Pocket alternative
Pocket alternative: your saved links, on every new tab
With Pocket winding down, the question is where your saved links live next. Tabisto is a free, local-first visual bookmark manager for Chrome that puts your links on the new tab, with workspaces, sessions, and notes. Here is how it compares and where it fits.

If you want a Pocket alternative, the honest answer depends on what you used Pocket for. Pocket was a read-it-later app: save an article, get a clean reader view, read it on a phone later. Tabisto is a visual bookmark manager that keeps your saved links on the Chrome new tab, organized into sections and workspaces. It is the better fit for the "save a link and actually find it again" job, not for offline article reading.
With Pocket being wound down, a lot of people mainly want a reliable home for the links they were saving. That is exactly what Tabisto does.
Quick comparison
| Tabisto | ||
|---|---|---|
| Core job | Read-it-later articles | Organize and reach saved links |
| Where links live | A separate app or list | Every new tab you open |
| Reader view | Yes | No |
| Organization | Tags and a long list | Sections and workspaces |
| Offline | Article copies | Full, local-first |
| Mobile apps | Yes | No (Chromium browsers) |
| Price | Free tier, paid Premium | Free, Pro optional |
Where Pocket was strong
Give Pocket its due. Its reader view stripped articles down to clean text, its mobile apps let you read anywhere, and Premium kept permanent copies and full-text search. If your need is genuinely reading long articles later, on a phone, offline, that is a reader-app job, and a dedicated read-it-later tool fits it better than a bookmark manager.
Tabisto does not try to be that. It does not give you a reader view or store article copies.

Where Tabisto wins
For most people, Pocket quietly became a place links went to be forgotten. You saved them, then never opened the app. Tabisto fixes that by putting your links where you already look: the new tab. They sit as a visual grid, organized into sections and separate workspaces, so you see them every time you open a tab instead of digging through a list.
It is local-first, so it loads instantly and works offline, and sync across devices is free for anyone signed in rather than a paid upgrade. It imports your existing Chrome bookmarks in one step, and adds a Cmd+K command palette, quick notes, reminders, and saved tab sessions.
Who should switch, who should not
Switch to Tabisto if you mostly saved links to come back to and want them organized and visible, you live in Chrome or another Chromium browser, and you want that without a subscription.
Stay with a dedicated read-it-later tool if your core need is a phone reader view and offline article copies. You can also do both: keep a reader app for articles, use Tabisto as the organized home for everything else.
If you are weighing tools, our roundup of the best free bookmark manager for Chrome compares the main options, and our guide on organizing bookmarks in Chrome helps you clean up before you import.
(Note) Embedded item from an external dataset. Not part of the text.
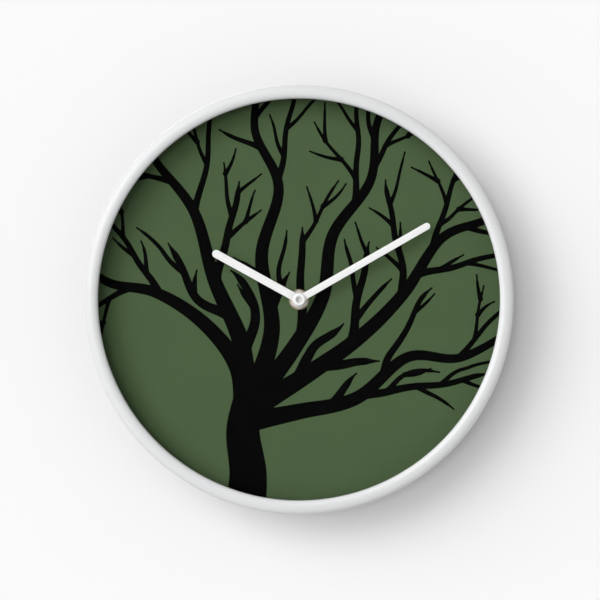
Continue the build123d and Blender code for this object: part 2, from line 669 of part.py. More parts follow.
with BuildPart() as second_wheel:
    with BuildSketch(deep(9.8)):                        # 60 teeth
        with BuildLine():
            Polyline(*tooth_ring(C, 60, M_CF, -0.45, PH_SECOND60), close=True)
        make_face()
    extrude(amount=0.8)
    with BuildSketch(deep(9.1)):
        Circle(1.3)
    extrude(amount=1.0)
    with BuildSketch(deep(8.1)):                        # 8 leaves
        with BuildLine():
            Polyline(*tooth_ring(C, 8, M_TS, 0.5, PH_SECOND8), close=True)
        make_face()
    extrude(amount=1.2)
    with BuildSketch(deep(9.8)):
        Circle(0.51)
    extrude(amount=2.9, mode=Mode.SUBTRACT)
second_wheel.part.label = "second_wheel"
export_step(second_wheel.part, "parts/second_wheel.step")

with BuildPart() as second_arbor:
    with BuildSketch(deep(13.0)):
        Circle(ARBOR)
    extrude(amount=34.9 - (MOVE_F - 13.0))
second_arbor.part.label = "second_arbor"
export_step(second_arbor.part, "parts/second_arbor.step")

with BuildPart() as intermediate_wheel:
    with BuildSketch(deep(11.4)):                       # 60 teeth
        with BuildLine():
            Polyline(*tooth_ring(F, 60, M_FR, -0.35, PH_INTER60), close=True)
        make_face()
    extrude(amount=0.8)
    with BuildSketch(deep(10.7)):
        with Locations(F):
            Circle(1.2)
    extrude(amount=0.8)
    with BuildSketch(deep(10.0)):                       # 10 leaves
        with BuildLine():
            Polyline(*tooth_ring(F, 10, M_CF, 0.45, PH_INTER10), close=True)
        make_face()
    extrude(amount=1.2)
    with BuildSketch(deep(13.0)):
        with Locations(F):
            Circle(ARBOR)
    extrude(amount=12.05)
intermediate_wheel.part.label = "intermediate_wheel"
export_step(intermediate_wheel.part, "parts/intermediate_wheel.step")

with BuildPart() as rotor_pinion:
    with BuildSketch(deep(11.7)):                       # 12 leaves
        with BuildLine():
            Polyline(*tooth_ring(R, 12, M_FR, 0.35, PH_ROTOR12), close=True)
        make_face()
    extrude(amount=1.3)
    with BuildSketch(deep(10.5)):
        with Locations(R):
            Circle(0.8)
    extrude(amount=3.8)
    with BuildSketch(deep(13.0)):
        with Locations(R):
            Circle(ARBOR)
    extrude(amount=12.05)
rotor_pinion.part.label = "rotor_pinion"
export_step(rotor_pinion.part, "parts/rotor_pinion.step")

with BuildPart() as rotor_magnet:
    with BuildSketch(deep(10.0)):
        with Locations(R):
            Circle(2.6)
            Circle(0.82, mode=Mode.SUBTRACT)
    extrude(amount=2.8)
rotor_magnet.part.label = "rotor_magnet"
export_step(rotor_magnet.part, "parts/rotor_magnet.step")

# ================================================================== stepping motor and electronics
with BuildPart() as stator:
    with BuildSketch(deep(9.2)):
        with Locations(R):
            Circle(4.9)
        with Locations((-21.0, 5.09)):
            Rectangle(9.0, 5.0)
        with Locations((-24.05, 13.5)):
            Rectangle(2.9, 21.8)
        with Locations((-8.7, 9.9)):
            Rectangle(8.4, 2.6)
        with Locations((-12.0, 8.6)):
            Rectangle(4.0, 4.0)
        with Locations((-5.95, 16.5)):
            Rectangle(2.9, 15.8)
        with Locations(R):
            Circle(3.2, mode=Mode.SUBTRACT)
    extrude(amount=1.0)
stator.part.label = "stator"
export_step(stator.part, "parts/stator.step")

with BuildPart() as coil_core:
    with BuildSketch(deep(8.2)):
        with Locations((-15.0, 22.9)):
            Rectangle(21.0, 3.0)
    extrude(amount=1.0)
coil_core.part.label = "coil_core"
export_step(coil_core.part, "parts/coil_core.step")

COIL = Plane(origin=(-15.0, -(MOVE_F - 7.7), 22.9), x_dir=(0, 0, 1), z_dir=(1, 0, 0))
with BuildPart() as coil_bobbin:
    for x in (-7.3, 6.5):
        with BuildSketch(COIL.offset(x)):
            RectangleRounded(6.9, 6.9, 0.8)
            Rectangle(3.04, 1.04, mode=Mode.SUBTRACT)
        extrude(amount=0.8)
    with BuildSketch(COIL.offset(-6.5)):
        RectangleRounded(3.9, 1.9, 0.3)
        Rectangle(3.04, 1.04, mode=Mode.SUBTRACT)
    extrude(amount=13.0)
coil_bobbin.part.label = "coil_bobbin"
export_step(coil_bobbin.part, "parts/coil_bobbin.step")

with BuildPart() as coil_winding:
    with BuildSketch(COIL.offset(-6.48)):
        RectangleRounded(6.3, 5.6, 1.9)
        RectangleRounded(3.94, 1.94, 0.3, mode=Mode.SUBTRACT)
    extrude(amount=12.96)
coil_winding.part.label = "coil_winding"
export_step(coil_winding.part, "parts/coil_winding.step")

with BuildPart() as circuit_board:
    with BuildSketch(deep(PCB_D1)):
        with Locations((15.7, 19.4)):
            Rectangle(21.4, 13.8)
        with Locations(*[c for c, r in PCB_POSTS]):
            Circle(0.53, mode=Mode.SUBTRACT)
    extrude(amount=PCB_D1 - PCB_D0)
circuit_board.part.label = "circuit_board"
export_step(circuit_board.part, "parts/circuit_board.step")

BLOB_R = (3.0 ** 2 + 1.2 ** 2) / 2.4                     # sphere of the resin cap over the chip
with BuildPart() as chip_cover:
    with BuildSketch(Plane(origin=(13.0, -(MOVE_F - PCB_D1), 18.5), x_dir=(1, 0, 0), z_dir=(0, 0, 1))):
        with BuildLine():
            Polyline((0, 1.2), (0, 0), (3.0, 0))
            ThreePointArc((3.0, 0), (1.6, 1.2 - BLOB_R + math.sqrt(BLOB_R ** 2 - 1.6 ** 2)), (0, 1.2))
        make_face()
    revolve(axis=Axis((13.0, 0, 18.5), (0, 1, 0)))
chip_cover.part.label = "chip_cover"
export_step(chip_cover.part, "parts/chip_cover.step")

with BuildPart() as quartz_crystal:
    with BuildSketch(Plane.YZ.offset(16.5)):
        with Locations((-(MOVE_F - PCB_D1 - 1.05), 23.6)):
            Circle(1.0)
    extrude(amount=6.0)
    for z in (23.2, 24.0):                              # its two leads down to the board
        with BuildSketch(Plane.YZ.offset(15.3)):
            with Locations((-(MOVE_F - PCB_D1 - 0.15), z)):
                Rectangle(0.3, 0.24)
        extrude(amount=1.3)
quartz_crystal.part.label = "quartz_crystal"
export_step(quartz_crystal.part, "parts/quartz_crystal.step")

# The winding's two fine leads, from the bobbin's flange to the board.
with BuildPart() as coil_leads:
    for z0, z1, x1 in ((21.4, 20.6, 5.9), (24.6, 22.2, 5.9)):
        y0, y1 = -(MOVE_F - 10.0), -(MOVE_F - PCB_D0 + 0.15)
        with BuildLine():
            lead = FilletPolyline((-7.7, y0, z0), (-4.5, y0, z0), (0.5, y1, z1), (x1, y1, z1), radius=1.2)
        with BuildSketch(Plane(origin=lead @ 0, z_dir=lead % 0)):
            Circle(0.15)
        sweep(path=lead)
coil_leads.part.label = "coil_leads"
export_step(coil_leads.part, "parts/coil_leads.step")


def box(x0, x1, z0, z1, d0, d1):
    """A block between two X, two Z and two depths, added to the part in hand."""
    with Locations(((x0 + x1) / 2, (d0 + d1) / 2 - MOVE_F, (z0 + z1) / 2)):
        Box(x1 - x0, d1 - d0, z1 - z0)


with BuildPart() as contact_positive:
    box(26.0, 26.4, -25.0, -13.0, 4.0, 14.0)
    box(26.0, 26.4, -13.5, 14.0, 5.0, 8.0)
    box(26.0, 26.4, 12.6, 14.0, 5.0, PCB_D0)
contact_positive.part.label = "contact_positive"
export_step(contact_positive.part, "parts/contact_positive.step")

BAT_Z, BAT_F = (BAY_TOP + BAY_BOTTOM) / 2, 11.4
with BuildPart() as contact_negative:
    box(-26.4, -26.0, -25.0, -13.0, 4.0, 14.0)
    box(-26.4, -26.0, -14.0, -10.6, 13.0, 15.2)
    box(-26.4, 24.4, -11.0, -10.6, 13.6, 15.2)
    box(24.0, 24.4, -11.0, 14.0, 13.6, 15.2)
    box(24.0, 24.4, 12.6, 14.0, PCB_D1, 15.2)
    with BuildSketch(Plane.XY.offset(-23.0)):           # bowed leaf that presses on the cell
        with BuildLine():
            leaf = [(-26.0, 5.0), (-24.4, 7.6), (-24.4, 10.6), (-26.0, 13.4), (-26.0, 12.7), (-24.75, 10.5), (-24.75, 7.7), (-26.0, 5.7)]
            Polyline(*[(x, -(MOVE_F - d)) for x, d in leaf], close=True)
        make_face()
    extrude(amount=6.7)
contact_negative.part.label = "contact_negative"
export_step(contact_negative.part, "parts/contact_negative.step")

# Battery: one AA cell with its printed sleeve.
CELL = Plane(origin=(0, -BAT_F, BAT_Z), x_dir=(0, 1, 0), z_dir=(1, 0, 0))
with BuildPart() as battery_cell:
    with BuildSketch(CELL.offset(-24.4)):
        Circle(6.98)
    extrude(amount=49.2)
    fillet(battery_cell.edges(), 0.5)
    with BuildSketch(CELL.offset(24.7)):
        Circle(2.75)
    extrude(amount=1.3)
battery_cell.part.label = "battery_cell"
export_step(battery_cell.part, "parts/battery_cell.step")

with BuildPart() as battery_sleeve:
    with BuildSketch(CELL.offset(-23.8)):
        Circle(7.1)
        Circle(6.99, mode=Mode.SUBTRACT)
    extrude(amount=48.0)
battery_sleeve.part.label = "battery_sleeve"
export_step(battery_sleeve.part, "parts/battery_sleeve.step")
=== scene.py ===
import math
import random

import bpy
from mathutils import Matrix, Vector
from mathutils.geometry import delaunay_2d_cdt


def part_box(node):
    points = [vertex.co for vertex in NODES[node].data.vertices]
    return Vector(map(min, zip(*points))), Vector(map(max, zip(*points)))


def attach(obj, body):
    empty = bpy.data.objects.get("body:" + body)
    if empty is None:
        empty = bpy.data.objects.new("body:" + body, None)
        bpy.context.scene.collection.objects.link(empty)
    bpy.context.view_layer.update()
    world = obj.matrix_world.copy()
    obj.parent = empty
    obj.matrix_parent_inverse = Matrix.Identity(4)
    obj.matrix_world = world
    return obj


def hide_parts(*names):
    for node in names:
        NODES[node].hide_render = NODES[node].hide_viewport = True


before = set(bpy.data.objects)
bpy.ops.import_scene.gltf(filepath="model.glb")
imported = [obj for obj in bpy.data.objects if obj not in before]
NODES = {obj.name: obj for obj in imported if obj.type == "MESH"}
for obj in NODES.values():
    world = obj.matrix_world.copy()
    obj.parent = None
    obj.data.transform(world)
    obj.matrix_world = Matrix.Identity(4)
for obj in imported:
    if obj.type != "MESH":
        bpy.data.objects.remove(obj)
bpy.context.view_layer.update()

SCENE = bpy.context.scene
SCENE.view_settings.view_transform = "Standard"
SCENE.view_settings.look = "None"
MM = 0.001


# ------------------------------------------------------------------ camera
# Square on to the dial. The frame is 600 by 600 and the rim is 214.8 pixels in radius, centred at (299, 299.5).
LENS, SENSOR = 135.0, 36.0
RIM_F = 41.0 * MM                                   # the rim is widest this far in front of the wall
HALF = 0.125 * 300 / 214.8                          # half the frame's width at that distance
CAM_D = HALF / (SENSOR / 2 / LENS) + RIM_F
cam_data = bpy.data.cameras.new("camera")
cam_data.lens, cam_data.sensor_width = LENS, SENSOR
cam_data.clip_start, cam_data.clip_end = 0.05, 50
cam_data.dof.use_dof = False
cam = bpy.data.objects.new("camera", cam_data)
SCENE.collection.objects.link(cam)
px = HALF / 300                                     # metres to a pixel at the rim
cam.location = (1.0 * px, -CAM_D, -0.5 * px)
cam.rotation_euler = (math.radians(90), 0, 0)
SCENE.camera = cam


# ------------------------------------------------------------------ shader helpers
def srgb(*v):
    return tuple(((c / 255) / 12.92 if c / 255 <= 0.04045 else ((c / 255 + 0.055) / 1.055) ** 2.4) for c in v)


def shader(name):
    m = bpy.data.materials.new(name)
    m.use_nodes = True
    nt = m.node_tree
    nt.nodes.clear()
    out = nt.nodes.new("ShaderNodeOutputMaterial")
    b = nt.nodes.new("ShaderNodeBsdfPrincipled")
    nt.links.new(b.outputs[0], out.inputs[0])
    return m, nt, b, out


def noise(nt, size, detail=3.0, rough=0.55, stretch=(1, 1, 1), coord=None):
    """Noise whose features are about size metres across, in the piece's own coordinates."""
    if coord is None:
        tc = nt.nodes.new("ShaderNodeTexCoord")
        coord = tc.outputs["Object"]
    mp = nt.nodes.new("ShaderNodeMapping")
    mp.inputs["Scale"].default_value = stretch
    nt.links.new(coord, mp.inputs["Vector"])
    n = nt.nodes.new("ShaderNodeTexNoise")
    n.inputs["Scale"].default_value = 1.0 / size
    n.inputs["Detail"].default_value = detail
    n.inputs["Roughness"].default_value = rough
    nt.links.new(mp.outputs[0], n.inputs["Vector"])
    return n.outputs["Fac"]


def remap(nt, fac, lo, hi, a=0.3, b=0.7):
    r = nt.nodes.new("ShaderNodeMapRange")
    r.inputs["From Min"].default_value, r.inputs["From Max"].default_value = a, b
    r.inputs["To Min"].default_value, r.inputs["To Max"].default_value = lo, hi
    nt.links.new(fac, r.inputs["Value"])
    return r.outputs[0]


def two(nt, fac, ca, cb):
    x = nt.nodes.new("ShaderNodeMix")
    x.data_type = "RGBA"
    if hasattr(fac, "is_linked") or not isinstance(fac, (int, float)):
        nt.links.new(fac, x.inputs["Factor"])
    else:
        x.inputs["Factor"].default_value = fac
    for s, c in (("A", ca), ("B", cb)):
        sock = [i for i in x.inputs if i.name == s and i.type == "RGBA"][0]
        if isinstance(c, tuple):
            sock.default_value = (*c[:3], 1)
        else:
            nt.links.new(c, sock)
    return [o for o in x.outputs if o.type == "RGBA"][0]


def bump(nt, height, strength, distance, normal=None):
    b = nt.nodes.new("ShaderNodeBump")
    b.inputs["Strength"].default_value = strength
    b.inputs["Distance"].default_value = distance
    nt.links.new(height, b.inputs["Height"])
    if normal is not None:
        nt.links.new(normal, b.inputs["Normal"])
    return b.outputs[0]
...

Moving your Pocket links to Tabisto
You will not lose anything. Export your Pocket list (Pocket offers an HTML export of your saved URLs), import that file into Chrome's bookmark manager, then use Tabisto's Import Bookmarks setting. Tabisto reads your Chrome bookmarks directly, so your saved links come across and you arrange the ones you still want into sections and workspaces.
Frequently asked questions
What is the best Pocket alternative for saved links?
It depends on the job. For organizing saved links and reaching them from every new tab, Tabisto is a strong free Pocket alternative. For reading long articles later with a clean reader view on mobile, a dedicated read-it-later app fits better. Match the tool to whether you want to organize links or read articles offline.
Is Tabisto a free Pocket alternative?
Yes. Tabisto's free plan covers 2 workspaces, 25 bookmarks, 1 saved session, and 3 reminders, with the command palette, notes, themes, offline use, and cloud sync included. Pro at $3.99 a month or $35.88 a year removes the limits, and sync is free on both plans.
Does Tabisto have a reader view like Pocket?
No. Tabisto is a visual bookmark manager and new-tab dashboard, not a read-it-later app. It does not give you a reader view or store offline copies of articles. It is built to organize and reach your saved links quickly, not to read them inside the tool.
How do I move my Pocket saves to Tabisto?
Export your saved URLs from Pocket as an HTML file, import that into Chrome's bookmark manager, then use Tabisto's Import Bookmarks setting. Tabisto reads your Chrome bookmarks directly, so your links come across and the originals stay put.
Are there other Pocket alternatives worth trying?
Yes. Among Pocket alternatives, dedicated read-it-later apps fit article reading, while bookmark managers like Tabisto fit organizing and reaching saved links. Chrome's built-in bookmarks are free but have no visual layout. Our best free bookmark manager guide compares the main options side by side.